From The Duty of Thanksgiving (1663).

No time is unseasonable to [give thanks to God]. Every moment we receive favors, and therefore every minute we owe thanks; yet there are some special seasons that do more pressingly require them. We should be like those trees that bear fruit (more or less) continually; but then more kindly, and more abundantly, when more powerfully cherished by the heavenly warmth.

When any fresh, any rare, any remarkable benefit happens to us; when prosperous success attends our honest endeavors; when unexpected favors fall as it were of their own accord into our bosoms; (like the grain in the golden age springing up without our care or our toil, for our use and enjoyment); when we are delivered from straits in our apprehension inextricable, surmount difficulties seeming insuperable, escape hazards (as we suspected) inevitable; then is a special season presented us of offering up the sacrifice of praise to the God of mercy, help, and victory.

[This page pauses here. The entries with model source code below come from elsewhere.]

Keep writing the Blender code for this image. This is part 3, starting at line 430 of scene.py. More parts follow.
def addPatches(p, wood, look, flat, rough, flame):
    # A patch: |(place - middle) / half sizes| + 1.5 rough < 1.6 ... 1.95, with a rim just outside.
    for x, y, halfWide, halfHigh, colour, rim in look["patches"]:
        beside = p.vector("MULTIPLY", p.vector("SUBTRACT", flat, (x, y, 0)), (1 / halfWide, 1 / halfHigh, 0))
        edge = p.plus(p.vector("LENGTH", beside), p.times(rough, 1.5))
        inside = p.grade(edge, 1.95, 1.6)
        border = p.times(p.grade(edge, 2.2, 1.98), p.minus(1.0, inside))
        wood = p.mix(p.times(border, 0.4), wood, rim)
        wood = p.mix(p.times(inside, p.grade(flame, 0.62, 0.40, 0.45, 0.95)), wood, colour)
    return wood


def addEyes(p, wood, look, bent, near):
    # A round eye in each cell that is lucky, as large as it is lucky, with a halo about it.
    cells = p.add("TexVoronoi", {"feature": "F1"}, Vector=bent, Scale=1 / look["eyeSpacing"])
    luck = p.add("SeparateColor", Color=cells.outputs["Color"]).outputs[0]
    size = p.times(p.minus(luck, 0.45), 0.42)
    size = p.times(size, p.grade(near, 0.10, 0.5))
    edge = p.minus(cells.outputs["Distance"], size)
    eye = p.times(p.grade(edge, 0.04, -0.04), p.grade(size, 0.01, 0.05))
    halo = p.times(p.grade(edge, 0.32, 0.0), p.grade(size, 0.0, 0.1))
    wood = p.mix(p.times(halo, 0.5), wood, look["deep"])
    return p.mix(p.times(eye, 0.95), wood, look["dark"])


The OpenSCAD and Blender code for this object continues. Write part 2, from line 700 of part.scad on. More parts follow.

When we consider in our minds (as we should often do) the favorable passages of providence, that in the whole course of our lives have befallen us: how in our extreme poverty and distress (when perhaps no help appeared, and all hopes seemed to fail us), God has raised up friends for us, who have commiserated, comforted, and helped us; and not only so, but hath changed our sorrowful condition into a state of joy; has (to use the Psalmist’s expressions), “Turned our mourning into dancing” (Ps. 30:11); hath “Put off our sackcloth, and girded us with gladness;” hath “Considered our trouble, and known our soul in adversity; hath “Set our feet in a large  room” (Ps. 31:7,8) and furnished us with plentiful means of subsistence ; how in the various changes and adventures, and travels of our life, upon sea and land, at home and abroad, among friends and strangers and enemies, he hath protected us from wants and dangers; from devouring diseases, and the disorders of infectious air; from the assaults of bloody thieves and barbarous pirates; from the rage of fire, and fury of tempests; from disastrous casualties; from treacherous surprises; from open mischiefs, that with a dreadful face approached and threatened our destruction; then most appropriately should we with all thankful exultation of mind admire and celebrate our “Strength and our deliverer” (Ps. 40:17); our faithful “Refuge in trouble” (Ps. 9:9), and “The rock of our salvation” (Ps. 90:1).

Isaac Barrow (1630-1677) was an English Anglican priest and scholar, one of the most influential preachers of the Restoration period. He held professorships in Greek and mathematics at Cambridge, and was master of Trinity Hall. He played a significant role in the development of calculus and deeply influenced his most famous student, Sir Isaac Newton. This sermon was preached at Great St. Mary’s, the university church of Cambridge.